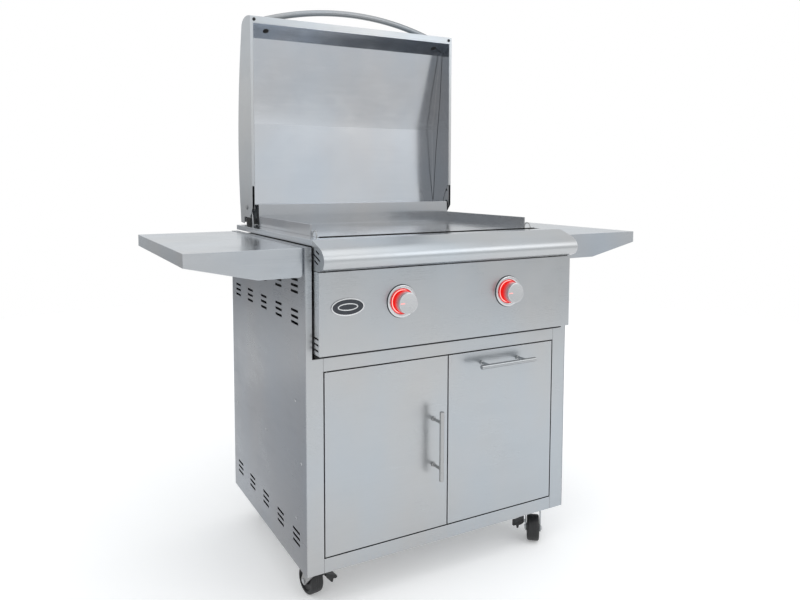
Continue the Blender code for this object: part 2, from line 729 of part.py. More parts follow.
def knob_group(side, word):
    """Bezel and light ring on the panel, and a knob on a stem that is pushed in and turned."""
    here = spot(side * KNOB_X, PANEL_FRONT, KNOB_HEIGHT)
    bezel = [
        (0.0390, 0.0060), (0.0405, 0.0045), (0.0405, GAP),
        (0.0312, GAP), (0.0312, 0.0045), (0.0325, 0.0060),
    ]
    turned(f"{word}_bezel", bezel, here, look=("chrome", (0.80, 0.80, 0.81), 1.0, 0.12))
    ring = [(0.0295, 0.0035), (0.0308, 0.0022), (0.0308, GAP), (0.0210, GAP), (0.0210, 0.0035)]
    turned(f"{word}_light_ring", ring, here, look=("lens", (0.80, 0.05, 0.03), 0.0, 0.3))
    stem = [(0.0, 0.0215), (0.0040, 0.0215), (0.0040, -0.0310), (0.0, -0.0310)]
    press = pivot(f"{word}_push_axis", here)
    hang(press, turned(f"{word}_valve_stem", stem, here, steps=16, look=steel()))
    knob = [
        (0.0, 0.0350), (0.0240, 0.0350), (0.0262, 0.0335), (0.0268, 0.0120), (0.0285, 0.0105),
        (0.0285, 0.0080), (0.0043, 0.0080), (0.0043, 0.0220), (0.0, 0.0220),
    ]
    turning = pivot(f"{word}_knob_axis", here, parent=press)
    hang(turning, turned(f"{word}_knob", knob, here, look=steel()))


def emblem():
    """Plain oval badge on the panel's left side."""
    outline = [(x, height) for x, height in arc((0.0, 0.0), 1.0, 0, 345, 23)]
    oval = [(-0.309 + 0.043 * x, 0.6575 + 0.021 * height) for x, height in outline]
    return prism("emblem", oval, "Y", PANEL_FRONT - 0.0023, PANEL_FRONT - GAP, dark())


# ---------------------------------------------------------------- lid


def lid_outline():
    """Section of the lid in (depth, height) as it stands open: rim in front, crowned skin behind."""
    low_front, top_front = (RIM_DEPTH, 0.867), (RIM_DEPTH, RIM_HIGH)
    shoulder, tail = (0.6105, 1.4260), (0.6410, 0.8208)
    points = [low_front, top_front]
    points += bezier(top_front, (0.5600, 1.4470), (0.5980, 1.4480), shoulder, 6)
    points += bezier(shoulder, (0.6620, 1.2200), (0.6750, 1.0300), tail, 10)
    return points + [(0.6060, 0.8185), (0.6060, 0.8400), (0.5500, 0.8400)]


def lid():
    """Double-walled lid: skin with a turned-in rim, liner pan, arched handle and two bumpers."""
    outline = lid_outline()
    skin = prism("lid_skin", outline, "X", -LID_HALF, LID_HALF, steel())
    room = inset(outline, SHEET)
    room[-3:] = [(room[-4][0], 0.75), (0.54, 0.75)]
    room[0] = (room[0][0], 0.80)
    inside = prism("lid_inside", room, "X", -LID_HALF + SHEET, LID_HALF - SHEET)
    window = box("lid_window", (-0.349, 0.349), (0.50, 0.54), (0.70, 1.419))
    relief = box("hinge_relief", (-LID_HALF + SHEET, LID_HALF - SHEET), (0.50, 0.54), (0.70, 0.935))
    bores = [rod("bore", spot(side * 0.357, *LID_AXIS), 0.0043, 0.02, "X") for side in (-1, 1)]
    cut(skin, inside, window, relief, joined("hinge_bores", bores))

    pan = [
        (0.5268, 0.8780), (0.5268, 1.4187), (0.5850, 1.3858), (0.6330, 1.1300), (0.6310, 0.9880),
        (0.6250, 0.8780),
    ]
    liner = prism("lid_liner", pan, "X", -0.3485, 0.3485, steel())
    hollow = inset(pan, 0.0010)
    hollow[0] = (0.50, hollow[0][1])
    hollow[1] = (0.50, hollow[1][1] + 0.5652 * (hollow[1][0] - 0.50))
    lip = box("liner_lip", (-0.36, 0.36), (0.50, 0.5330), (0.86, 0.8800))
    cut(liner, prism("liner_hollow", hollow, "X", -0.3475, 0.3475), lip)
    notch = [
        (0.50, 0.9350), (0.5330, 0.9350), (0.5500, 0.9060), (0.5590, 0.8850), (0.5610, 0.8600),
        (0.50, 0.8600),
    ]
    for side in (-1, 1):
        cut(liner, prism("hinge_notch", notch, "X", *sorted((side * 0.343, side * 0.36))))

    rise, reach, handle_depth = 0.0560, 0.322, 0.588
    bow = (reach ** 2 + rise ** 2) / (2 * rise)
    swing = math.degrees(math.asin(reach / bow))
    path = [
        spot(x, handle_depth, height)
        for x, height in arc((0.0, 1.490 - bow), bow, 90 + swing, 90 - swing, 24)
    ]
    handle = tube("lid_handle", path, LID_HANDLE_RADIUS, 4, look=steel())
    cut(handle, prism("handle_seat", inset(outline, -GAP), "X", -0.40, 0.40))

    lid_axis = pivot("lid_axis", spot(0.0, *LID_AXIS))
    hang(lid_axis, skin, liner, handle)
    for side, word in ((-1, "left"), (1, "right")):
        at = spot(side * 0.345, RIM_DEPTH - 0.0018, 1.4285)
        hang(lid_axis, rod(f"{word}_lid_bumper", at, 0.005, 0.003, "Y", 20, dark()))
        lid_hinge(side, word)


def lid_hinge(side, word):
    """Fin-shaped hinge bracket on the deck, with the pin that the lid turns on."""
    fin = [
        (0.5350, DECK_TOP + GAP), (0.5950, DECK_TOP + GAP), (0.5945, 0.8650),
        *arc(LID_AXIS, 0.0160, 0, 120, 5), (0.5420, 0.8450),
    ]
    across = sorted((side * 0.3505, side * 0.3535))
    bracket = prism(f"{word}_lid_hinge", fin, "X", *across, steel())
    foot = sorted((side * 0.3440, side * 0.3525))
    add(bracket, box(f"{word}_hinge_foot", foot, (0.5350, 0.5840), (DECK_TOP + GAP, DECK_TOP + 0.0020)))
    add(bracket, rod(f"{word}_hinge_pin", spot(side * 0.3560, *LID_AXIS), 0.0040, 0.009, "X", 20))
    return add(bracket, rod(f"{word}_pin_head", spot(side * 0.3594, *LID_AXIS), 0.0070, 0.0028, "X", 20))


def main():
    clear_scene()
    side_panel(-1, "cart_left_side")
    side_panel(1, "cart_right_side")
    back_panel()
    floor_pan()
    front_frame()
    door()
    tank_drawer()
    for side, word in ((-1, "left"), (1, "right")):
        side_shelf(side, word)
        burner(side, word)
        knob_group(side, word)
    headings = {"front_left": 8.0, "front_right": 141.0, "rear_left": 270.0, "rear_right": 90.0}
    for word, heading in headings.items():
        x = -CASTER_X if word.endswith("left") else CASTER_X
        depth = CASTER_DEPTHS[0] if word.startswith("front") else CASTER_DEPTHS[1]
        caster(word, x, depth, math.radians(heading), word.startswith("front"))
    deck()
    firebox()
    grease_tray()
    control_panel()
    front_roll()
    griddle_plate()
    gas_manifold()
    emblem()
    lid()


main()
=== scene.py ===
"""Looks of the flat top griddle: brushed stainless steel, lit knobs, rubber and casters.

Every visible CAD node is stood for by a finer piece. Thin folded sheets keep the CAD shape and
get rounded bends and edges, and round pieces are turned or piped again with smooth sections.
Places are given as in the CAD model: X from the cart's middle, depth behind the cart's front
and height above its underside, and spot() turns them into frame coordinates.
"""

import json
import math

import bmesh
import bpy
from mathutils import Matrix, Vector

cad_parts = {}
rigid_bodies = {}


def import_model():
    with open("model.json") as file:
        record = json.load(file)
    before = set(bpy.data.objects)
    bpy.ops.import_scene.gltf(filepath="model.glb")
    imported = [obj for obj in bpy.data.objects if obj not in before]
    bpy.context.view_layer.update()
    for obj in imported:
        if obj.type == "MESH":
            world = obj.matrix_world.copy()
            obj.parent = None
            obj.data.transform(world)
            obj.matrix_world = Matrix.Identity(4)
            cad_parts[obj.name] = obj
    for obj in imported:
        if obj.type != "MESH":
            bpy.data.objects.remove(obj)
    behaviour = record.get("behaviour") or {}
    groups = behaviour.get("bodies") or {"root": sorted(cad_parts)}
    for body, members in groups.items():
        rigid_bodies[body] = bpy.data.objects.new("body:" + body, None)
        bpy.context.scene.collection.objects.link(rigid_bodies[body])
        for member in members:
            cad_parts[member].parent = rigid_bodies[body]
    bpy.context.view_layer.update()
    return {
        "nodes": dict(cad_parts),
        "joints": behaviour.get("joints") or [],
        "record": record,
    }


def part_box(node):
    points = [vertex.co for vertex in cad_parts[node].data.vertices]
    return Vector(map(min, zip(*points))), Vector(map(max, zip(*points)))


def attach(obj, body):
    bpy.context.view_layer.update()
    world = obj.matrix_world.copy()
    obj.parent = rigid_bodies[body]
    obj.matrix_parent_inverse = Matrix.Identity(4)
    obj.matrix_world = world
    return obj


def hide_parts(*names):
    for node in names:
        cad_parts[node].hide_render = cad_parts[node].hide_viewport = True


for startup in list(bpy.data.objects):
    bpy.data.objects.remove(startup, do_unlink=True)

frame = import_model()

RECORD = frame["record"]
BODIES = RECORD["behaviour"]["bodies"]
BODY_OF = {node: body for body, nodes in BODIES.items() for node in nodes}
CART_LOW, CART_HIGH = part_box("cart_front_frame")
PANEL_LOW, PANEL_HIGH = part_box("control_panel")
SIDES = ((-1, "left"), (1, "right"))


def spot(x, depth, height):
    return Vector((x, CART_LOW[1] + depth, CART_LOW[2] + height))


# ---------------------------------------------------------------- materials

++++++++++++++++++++

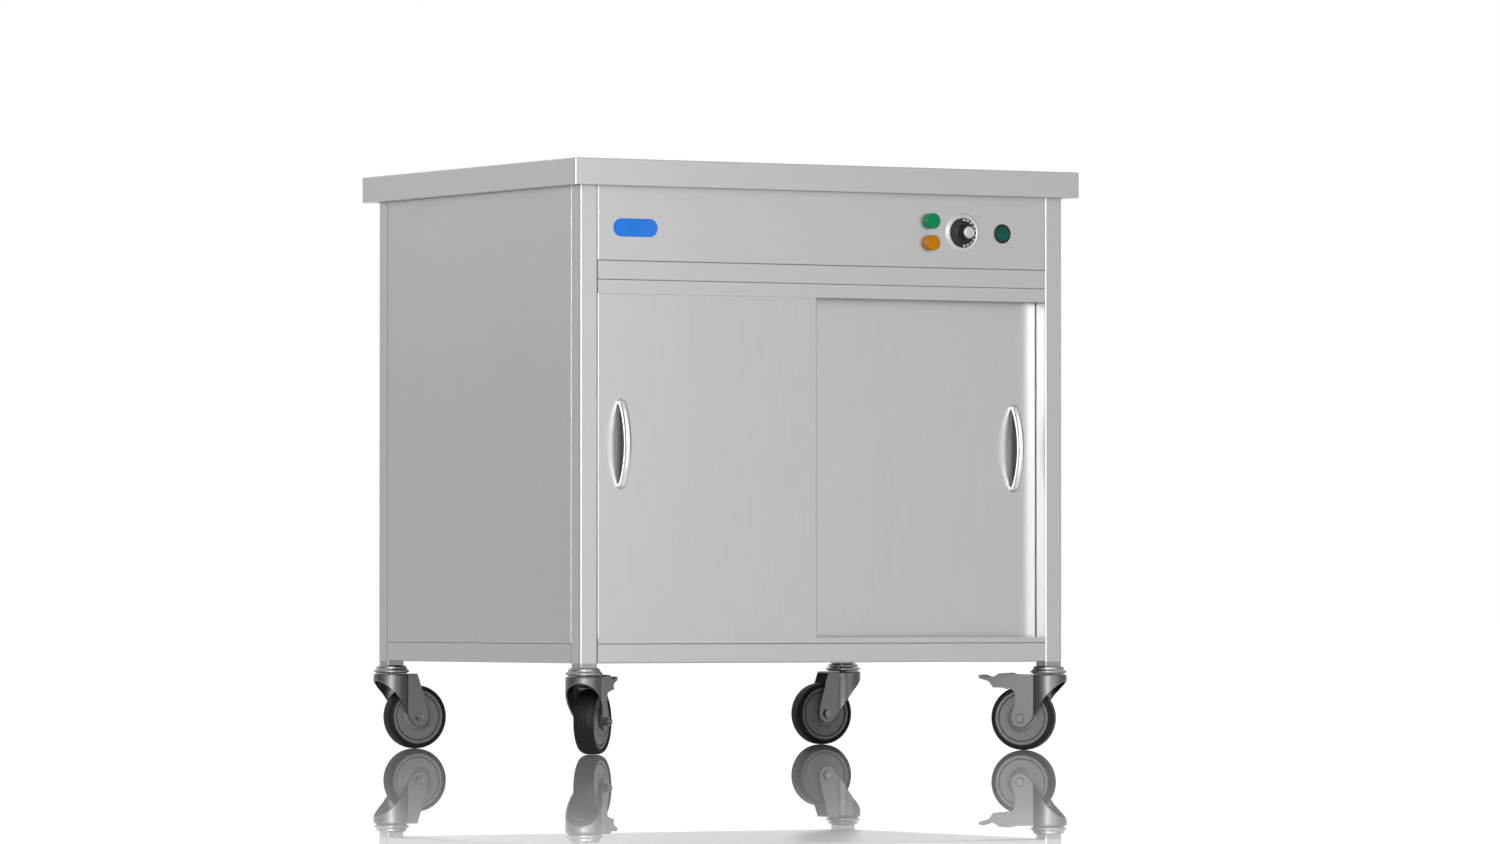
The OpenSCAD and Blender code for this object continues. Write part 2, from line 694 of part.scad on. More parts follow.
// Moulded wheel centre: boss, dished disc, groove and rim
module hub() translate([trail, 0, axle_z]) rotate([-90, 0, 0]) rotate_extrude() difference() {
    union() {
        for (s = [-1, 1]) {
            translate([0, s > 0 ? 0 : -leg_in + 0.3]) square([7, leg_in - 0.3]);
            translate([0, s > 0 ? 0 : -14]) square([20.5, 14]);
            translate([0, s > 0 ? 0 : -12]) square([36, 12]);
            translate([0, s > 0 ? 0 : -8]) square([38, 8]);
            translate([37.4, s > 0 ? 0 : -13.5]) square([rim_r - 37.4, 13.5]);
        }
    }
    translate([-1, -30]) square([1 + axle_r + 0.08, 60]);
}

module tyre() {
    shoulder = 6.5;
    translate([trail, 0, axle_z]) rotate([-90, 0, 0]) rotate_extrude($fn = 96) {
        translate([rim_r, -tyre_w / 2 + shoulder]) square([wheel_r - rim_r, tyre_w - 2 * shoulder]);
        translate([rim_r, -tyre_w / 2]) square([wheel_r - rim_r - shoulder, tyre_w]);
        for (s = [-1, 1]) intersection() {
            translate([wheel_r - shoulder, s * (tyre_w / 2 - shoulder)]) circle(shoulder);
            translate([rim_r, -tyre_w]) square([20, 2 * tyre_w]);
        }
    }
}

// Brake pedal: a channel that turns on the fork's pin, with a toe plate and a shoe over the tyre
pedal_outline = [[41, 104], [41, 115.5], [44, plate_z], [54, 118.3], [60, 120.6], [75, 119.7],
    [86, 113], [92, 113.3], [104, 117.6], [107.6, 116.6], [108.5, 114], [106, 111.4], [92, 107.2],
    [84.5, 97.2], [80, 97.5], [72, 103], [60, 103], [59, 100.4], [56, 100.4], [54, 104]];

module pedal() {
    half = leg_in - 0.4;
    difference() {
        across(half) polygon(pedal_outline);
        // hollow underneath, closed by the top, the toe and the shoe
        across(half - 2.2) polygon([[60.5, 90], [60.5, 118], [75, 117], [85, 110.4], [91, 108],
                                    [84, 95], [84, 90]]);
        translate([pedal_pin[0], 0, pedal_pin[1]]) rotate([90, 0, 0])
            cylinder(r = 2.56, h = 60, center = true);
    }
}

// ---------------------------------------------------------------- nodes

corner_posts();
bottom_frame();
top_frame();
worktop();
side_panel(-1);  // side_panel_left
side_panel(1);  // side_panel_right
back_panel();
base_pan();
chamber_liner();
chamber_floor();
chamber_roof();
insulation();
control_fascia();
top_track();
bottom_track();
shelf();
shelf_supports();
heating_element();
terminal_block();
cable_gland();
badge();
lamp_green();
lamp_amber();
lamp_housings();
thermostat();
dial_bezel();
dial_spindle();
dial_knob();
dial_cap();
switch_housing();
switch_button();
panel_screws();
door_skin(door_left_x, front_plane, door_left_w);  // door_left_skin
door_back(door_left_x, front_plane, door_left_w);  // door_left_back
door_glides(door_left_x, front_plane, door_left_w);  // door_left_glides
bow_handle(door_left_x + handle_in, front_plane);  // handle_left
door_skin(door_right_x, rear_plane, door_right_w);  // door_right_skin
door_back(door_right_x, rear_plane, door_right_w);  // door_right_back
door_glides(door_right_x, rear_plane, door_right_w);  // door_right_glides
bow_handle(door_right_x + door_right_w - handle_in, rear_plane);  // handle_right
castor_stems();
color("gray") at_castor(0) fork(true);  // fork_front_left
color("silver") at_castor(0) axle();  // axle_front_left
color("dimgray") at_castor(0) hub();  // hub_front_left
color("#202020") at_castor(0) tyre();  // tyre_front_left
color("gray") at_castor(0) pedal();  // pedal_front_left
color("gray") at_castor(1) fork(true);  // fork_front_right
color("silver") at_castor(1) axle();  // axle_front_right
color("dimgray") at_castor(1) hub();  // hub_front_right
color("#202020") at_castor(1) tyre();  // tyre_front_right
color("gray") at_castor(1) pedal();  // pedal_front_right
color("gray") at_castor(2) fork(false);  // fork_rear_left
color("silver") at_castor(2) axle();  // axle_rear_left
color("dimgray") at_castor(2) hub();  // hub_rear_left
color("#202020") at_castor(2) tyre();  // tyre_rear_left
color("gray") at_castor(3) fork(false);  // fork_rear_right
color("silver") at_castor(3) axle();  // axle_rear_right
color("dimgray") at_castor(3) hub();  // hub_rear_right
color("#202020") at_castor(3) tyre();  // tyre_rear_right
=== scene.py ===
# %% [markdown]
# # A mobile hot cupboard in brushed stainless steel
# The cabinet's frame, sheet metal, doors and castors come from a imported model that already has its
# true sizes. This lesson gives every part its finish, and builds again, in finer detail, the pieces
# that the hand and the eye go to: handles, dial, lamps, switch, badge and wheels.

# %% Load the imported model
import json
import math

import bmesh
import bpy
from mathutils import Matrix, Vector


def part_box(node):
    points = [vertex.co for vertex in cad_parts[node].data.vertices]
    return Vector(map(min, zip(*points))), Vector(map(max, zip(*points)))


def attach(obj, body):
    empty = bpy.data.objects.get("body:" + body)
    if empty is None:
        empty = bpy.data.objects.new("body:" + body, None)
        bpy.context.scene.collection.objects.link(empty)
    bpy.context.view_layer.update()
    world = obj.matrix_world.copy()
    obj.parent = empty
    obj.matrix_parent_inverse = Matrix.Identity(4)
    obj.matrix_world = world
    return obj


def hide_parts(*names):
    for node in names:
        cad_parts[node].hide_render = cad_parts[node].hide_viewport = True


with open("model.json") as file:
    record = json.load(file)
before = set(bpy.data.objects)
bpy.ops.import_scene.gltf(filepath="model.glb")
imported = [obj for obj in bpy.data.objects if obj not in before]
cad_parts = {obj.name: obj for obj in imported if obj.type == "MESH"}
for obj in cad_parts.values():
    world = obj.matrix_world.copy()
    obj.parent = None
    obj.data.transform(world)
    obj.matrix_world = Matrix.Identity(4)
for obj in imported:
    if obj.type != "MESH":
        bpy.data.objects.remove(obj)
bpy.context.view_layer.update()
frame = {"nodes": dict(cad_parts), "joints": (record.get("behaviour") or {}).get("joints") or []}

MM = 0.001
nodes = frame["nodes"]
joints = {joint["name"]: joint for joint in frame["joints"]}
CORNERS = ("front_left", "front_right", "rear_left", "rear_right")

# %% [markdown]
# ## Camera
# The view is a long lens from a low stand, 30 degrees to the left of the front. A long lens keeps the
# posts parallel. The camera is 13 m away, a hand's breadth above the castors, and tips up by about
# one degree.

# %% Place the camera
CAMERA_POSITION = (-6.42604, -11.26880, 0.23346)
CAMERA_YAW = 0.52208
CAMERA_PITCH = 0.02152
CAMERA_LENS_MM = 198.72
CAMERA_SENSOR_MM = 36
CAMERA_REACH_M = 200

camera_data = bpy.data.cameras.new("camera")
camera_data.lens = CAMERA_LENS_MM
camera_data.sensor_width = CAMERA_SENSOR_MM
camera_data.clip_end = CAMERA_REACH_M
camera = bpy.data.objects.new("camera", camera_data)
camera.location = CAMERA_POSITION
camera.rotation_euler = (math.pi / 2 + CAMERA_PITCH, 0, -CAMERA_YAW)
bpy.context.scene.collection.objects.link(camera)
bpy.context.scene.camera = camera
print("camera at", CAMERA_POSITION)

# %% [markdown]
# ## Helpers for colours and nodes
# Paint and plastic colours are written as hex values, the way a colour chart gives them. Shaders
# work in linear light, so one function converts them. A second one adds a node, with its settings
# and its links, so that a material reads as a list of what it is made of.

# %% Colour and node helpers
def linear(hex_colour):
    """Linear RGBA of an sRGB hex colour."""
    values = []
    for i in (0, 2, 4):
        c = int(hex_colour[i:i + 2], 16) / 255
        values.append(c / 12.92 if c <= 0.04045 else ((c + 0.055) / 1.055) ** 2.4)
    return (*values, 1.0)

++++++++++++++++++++

Task description »
Say how many lines of the data hold the string "json". Reply with the number alone.

Solution to this problem »
6